Managing YOUR non-productive financial behavior is the biggest benefit of a financial advisor. Unfortunately, those who don’t believe this don’t hire advisors, and many of those who do, don’t need advisors. Although 1% a year is pretty expensive for investment advice, if they can keep you from selling out at the bottom of a bear market like 2008, they’ll have earned their fees. The best planners do this not just by hand-holding during crises, but by designing an appropriate plan in the first place and continually educating clients about them.
#8 It’s Nice If an Advisor Has Access to DFA Funds
DFA funds are passively managed funds similar to index funds with a great long-term track record and a sound theoretical basis. They are generally not available to individual investors without an advisor. They cost a little more than typical index funds but are probably worth it. It is not clear that they are worth the additional cost of an advisor JUST TO GET THE FUNDS, but, if you are hiring an advisor anyway, you might as well get “DFA Access” at the same time.
Likewise, you don’t want an advisor that is wedded to a particular company. If an advisor works for Edward Jones, guess whose investments they will recommend? Anyone managing your investments should be able to invest them with any firm, not just their own. Watch out for conflicts of interest; some advisors get paid more by their company to get you into their own funds.

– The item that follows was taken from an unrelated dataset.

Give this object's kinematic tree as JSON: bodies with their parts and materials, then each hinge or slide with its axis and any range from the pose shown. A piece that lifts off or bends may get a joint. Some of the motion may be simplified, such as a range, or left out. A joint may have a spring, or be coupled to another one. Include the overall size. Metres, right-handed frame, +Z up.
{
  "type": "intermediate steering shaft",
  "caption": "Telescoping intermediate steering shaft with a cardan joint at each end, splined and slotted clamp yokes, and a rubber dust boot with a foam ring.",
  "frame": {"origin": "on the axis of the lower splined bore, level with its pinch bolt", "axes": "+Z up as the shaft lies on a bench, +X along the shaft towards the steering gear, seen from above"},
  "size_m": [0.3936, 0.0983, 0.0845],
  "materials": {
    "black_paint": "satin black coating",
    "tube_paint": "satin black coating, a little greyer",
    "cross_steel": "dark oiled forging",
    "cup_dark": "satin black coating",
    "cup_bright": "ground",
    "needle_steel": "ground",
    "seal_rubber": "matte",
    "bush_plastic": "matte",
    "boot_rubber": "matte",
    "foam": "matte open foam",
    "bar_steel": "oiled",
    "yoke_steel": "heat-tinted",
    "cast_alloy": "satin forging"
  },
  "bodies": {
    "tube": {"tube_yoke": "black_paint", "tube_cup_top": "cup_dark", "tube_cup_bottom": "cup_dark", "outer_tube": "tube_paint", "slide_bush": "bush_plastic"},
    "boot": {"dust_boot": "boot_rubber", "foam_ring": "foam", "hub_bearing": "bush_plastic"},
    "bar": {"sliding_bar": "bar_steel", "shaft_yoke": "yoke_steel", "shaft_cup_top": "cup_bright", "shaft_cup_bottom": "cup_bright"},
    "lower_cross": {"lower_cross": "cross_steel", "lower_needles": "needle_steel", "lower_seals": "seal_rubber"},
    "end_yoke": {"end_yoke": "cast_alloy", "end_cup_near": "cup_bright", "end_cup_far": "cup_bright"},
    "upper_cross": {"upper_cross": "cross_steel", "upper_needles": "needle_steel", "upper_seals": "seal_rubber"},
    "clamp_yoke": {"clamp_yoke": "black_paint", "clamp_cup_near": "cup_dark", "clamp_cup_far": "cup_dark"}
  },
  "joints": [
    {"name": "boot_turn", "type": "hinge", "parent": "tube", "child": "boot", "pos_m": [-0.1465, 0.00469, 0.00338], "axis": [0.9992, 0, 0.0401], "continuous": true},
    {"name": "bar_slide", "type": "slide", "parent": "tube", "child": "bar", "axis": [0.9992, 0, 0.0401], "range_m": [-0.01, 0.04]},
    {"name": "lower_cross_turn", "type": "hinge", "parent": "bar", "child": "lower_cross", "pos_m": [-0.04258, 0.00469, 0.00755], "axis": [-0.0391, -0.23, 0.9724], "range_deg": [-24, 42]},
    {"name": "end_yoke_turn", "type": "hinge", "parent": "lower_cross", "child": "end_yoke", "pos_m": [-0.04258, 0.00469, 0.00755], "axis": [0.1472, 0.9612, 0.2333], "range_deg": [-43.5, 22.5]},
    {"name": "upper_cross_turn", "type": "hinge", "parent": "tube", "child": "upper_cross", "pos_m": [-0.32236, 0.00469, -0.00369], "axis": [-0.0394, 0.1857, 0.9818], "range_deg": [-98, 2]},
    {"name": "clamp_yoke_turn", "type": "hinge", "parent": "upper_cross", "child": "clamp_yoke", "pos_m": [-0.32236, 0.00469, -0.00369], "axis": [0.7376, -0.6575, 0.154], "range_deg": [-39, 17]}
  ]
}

#9 Interview Multiple Advisors, and Realize This Is a Business Relationship, Not Personal
Don’t hire your father’s advisor or your brother-in-law. It’ll be much harder to fire them later. You should also check with regulatory authorities to see what kind of complaints have been filed against your advisor and his firm. You can check this out on the FINRA site, or the SEC. You might also check with state authorities and the Better Business Bureau. Just think about what you would do if an advisor screwed you. Who would you complain to? Check with them. Ask for references also.
#10 Realize That Just Because You Are a Do-It-Yourselfer, Doesn’t Mean You Need to Be a Rabid DIY-er
You can always get financial advice a la carte. You can manage your own investments, but still pay a CFP to help you develop an overall financial plan and pay a CPA to do your taxes for you. You can also get a second opinion about your financial plan. You have to hire an insurance agent to buy an insurance policy, but you would be well-advised to know what you want before you walk into their office, lest you walk out with an expensive cash-value insurance/investment hybrid plan like whole life insurance.

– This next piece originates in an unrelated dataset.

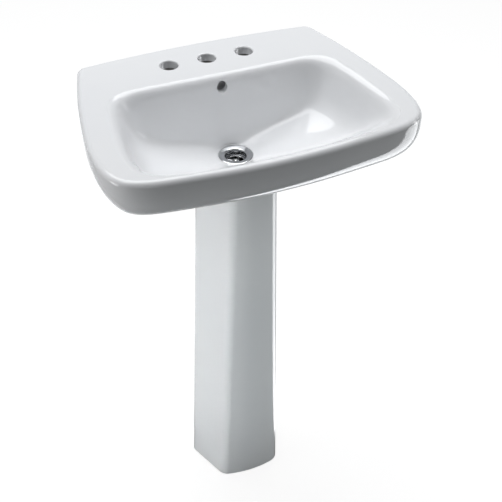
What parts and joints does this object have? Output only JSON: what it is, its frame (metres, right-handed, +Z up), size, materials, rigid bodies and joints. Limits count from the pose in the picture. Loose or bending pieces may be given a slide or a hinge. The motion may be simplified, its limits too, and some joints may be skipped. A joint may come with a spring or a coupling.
{
  "type": "pedestal sink",
  "caption": "White vitreous china pedestal sink: wide rounded basin with tap deck, soft rectangular bowl, chrome strainer waste, tubular trap and a tapered faceted column.",
  "frame": {"origin": "on the floor under the middle of the object's bounding box", "axes": "+Z up, +Y towards the wall behind the basin, +X to the right seen from the front"},
  "size_m": [0.5618, 0.4092, 0.86],
  "materials": {
    "china": "glossy white vitreous glaze",
    "sealant": "white silicone bead",
    "waste_chrome": "polished chrome plate",
    "steel": "turned stainless",
    "white_seal": "soft polyethylene",
    "black_rubber": "moulded rubber",
    "nylon": "natural nylon",
    "brass": "machined brass",
    "tube_chrome": "chrome-plated brass tube"
  },
  "bodies": {
    "root": {"basin_deck": "china", "basin_back_wall": "china", "basin_apron_left": "china", "basin_apron_right": "china", "basin_apron_front": "china", "basin_bowl_left": "china", "basin_bowl_right": "china", "basin_boss": "china", "basin_overflow_duct": "china", "basin_column_seat": "china", "pedestal": "china", "pedestal_bedding": "sealant", "drain_body": "waste_chrome", "drain_strainer": "waste_chrome", "strainer_screw": "steel", "flange_gasket": "white_seal", "mack_gasket": "black_rubber", "slip_washer": "nylon", "lock_nut": "brass", "tailpiece": "tube_chrome", "tailpiece_nut": "tube_chrome", "tailpiece_washer": "white_seal", "trap_inlet_nut": "tube_chrome", "trap_inlet_washer": "white_seal", "trap_j_bend": "tube_chrome", "trap_outlet_nut": "tube_chrome", "trap_outlet_washer": "white_seal", "trap_arm": "tube_chrome", "cleanout_plug": "brass", "cleanout_gasket": "black_rubber"}
  },
  "joints": []
}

If you set up a simple plan, you might only need financial advice every year or two. Paying 1% of your portfolio a year is an awful lot when you only need an hour of advice every 5 years.
#11 Hiring an Advisor Doesn’t Absolve You from All Responsibility to Know About Financial Subjects
This is still your second job, whether you like it or not, even if you hire someone to help you with it. You’ll still need to read at least a handful of books on the subject and keep up with new developments over the years. A good advisor will provide you with some education, but you still have to know how to speak their language.

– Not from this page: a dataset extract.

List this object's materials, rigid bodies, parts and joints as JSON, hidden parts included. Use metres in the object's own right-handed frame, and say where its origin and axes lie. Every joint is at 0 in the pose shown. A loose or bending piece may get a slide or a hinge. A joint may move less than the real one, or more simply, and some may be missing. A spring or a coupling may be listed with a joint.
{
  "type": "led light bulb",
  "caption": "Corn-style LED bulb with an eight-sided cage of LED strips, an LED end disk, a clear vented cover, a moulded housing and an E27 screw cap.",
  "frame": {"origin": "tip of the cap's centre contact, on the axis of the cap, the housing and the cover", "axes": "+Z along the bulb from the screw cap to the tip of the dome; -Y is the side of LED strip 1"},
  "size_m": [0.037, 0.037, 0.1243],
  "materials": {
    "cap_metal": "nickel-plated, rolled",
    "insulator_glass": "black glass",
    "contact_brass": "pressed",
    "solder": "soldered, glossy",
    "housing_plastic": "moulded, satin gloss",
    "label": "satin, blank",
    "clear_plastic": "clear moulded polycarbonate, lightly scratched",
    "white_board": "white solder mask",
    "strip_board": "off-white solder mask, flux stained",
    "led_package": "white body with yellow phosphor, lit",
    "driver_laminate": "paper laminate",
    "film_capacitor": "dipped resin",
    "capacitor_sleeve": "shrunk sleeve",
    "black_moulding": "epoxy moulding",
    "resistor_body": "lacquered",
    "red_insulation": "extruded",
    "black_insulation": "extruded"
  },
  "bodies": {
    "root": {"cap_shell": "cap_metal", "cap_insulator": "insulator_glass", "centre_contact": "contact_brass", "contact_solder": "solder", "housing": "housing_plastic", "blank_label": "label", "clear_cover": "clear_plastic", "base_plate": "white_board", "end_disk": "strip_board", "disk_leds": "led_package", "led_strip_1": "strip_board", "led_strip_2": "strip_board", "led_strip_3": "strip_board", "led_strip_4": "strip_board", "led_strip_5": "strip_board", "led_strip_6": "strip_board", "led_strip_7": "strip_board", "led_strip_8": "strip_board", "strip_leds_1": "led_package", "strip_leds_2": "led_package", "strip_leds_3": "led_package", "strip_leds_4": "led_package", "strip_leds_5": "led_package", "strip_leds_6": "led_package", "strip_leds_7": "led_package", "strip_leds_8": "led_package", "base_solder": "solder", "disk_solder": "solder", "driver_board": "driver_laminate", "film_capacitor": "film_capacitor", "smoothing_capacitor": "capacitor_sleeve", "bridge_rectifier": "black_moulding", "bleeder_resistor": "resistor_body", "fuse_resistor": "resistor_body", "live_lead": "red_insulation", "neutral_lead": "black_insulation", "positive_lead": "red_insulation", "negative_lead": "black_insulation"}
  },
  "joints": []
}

#12 Being a Specialist in Advising Physicians Doesn’t Mean Much
Lots of advisors “specialize” in physicians because they think, like most of America, that M.D. means mucho dinero. While there are a few unique things about the financial life of physicians (late start, lots of student loans, highly specialized, rapid increase in income upon residency completion, some asset protection issues, some retirement account issues, etc.), most financial needs are the same for them as for anyone else.